Autumn grown plants are best out at the end of February. The seedlings, if grown hard should be 4-5inches (100mm -125mm) in length with one, two maybe three side shoots about 1/4inch (5mm) long depending on how the winter has been.
With day length growing longer, growth will be rapid and if you are not careful the roots will be difficult to separate when transplanting. Do not be frightened about the cold, properly grown plants are always ready. However the following considerations should guide and not the calendar. The weather should be favourable dry and mild, planting in the cold is perfectly acceptable providing that frost is not in the ground. Give the plants a good soaking a few days before planting.
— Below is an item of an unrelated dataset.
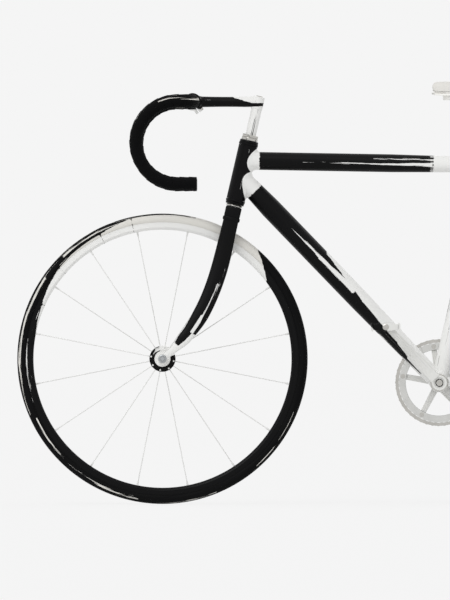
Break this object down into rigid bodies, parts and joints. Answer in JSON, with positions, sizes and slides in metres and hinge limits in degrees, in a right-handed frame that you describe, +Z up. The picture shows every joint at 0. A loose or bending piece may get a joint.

If growing clump fashion, it’s perfectly acceptable to knock out a pot of seedlings and plant out as they are, without teasing the root ball apart. However though more time consuming, but a better method with superior results, tease the root ball apart, separate the seedlings and plant 7inches (175mm) apart.
The ideal planting method is using a boarder spade (ladies spade) creating a 45 degree angle then spreading the roots across the angle, the soil should be level with the lowest shoot. Next you need to erect some support. I personally don’t like wigwams as they suppress the natural growing habit, but if that’s all you have its fine, good results can still be achieved. However a superior method if available is tall bushy pea sticks about 6feet (1200mm) high (hazel, pussy willow) cut during the winter and pushed around the transplanted seedlings and tied in at the top. Additionally position some small twigs around the seedlings for initial support (DO NOT FORGET SLUG BAIT).At Somerset Sweet Peas we sell manufactured circular wire supports that remove the hard work and can be used for twenty or so years, also useful for runner beans and peas.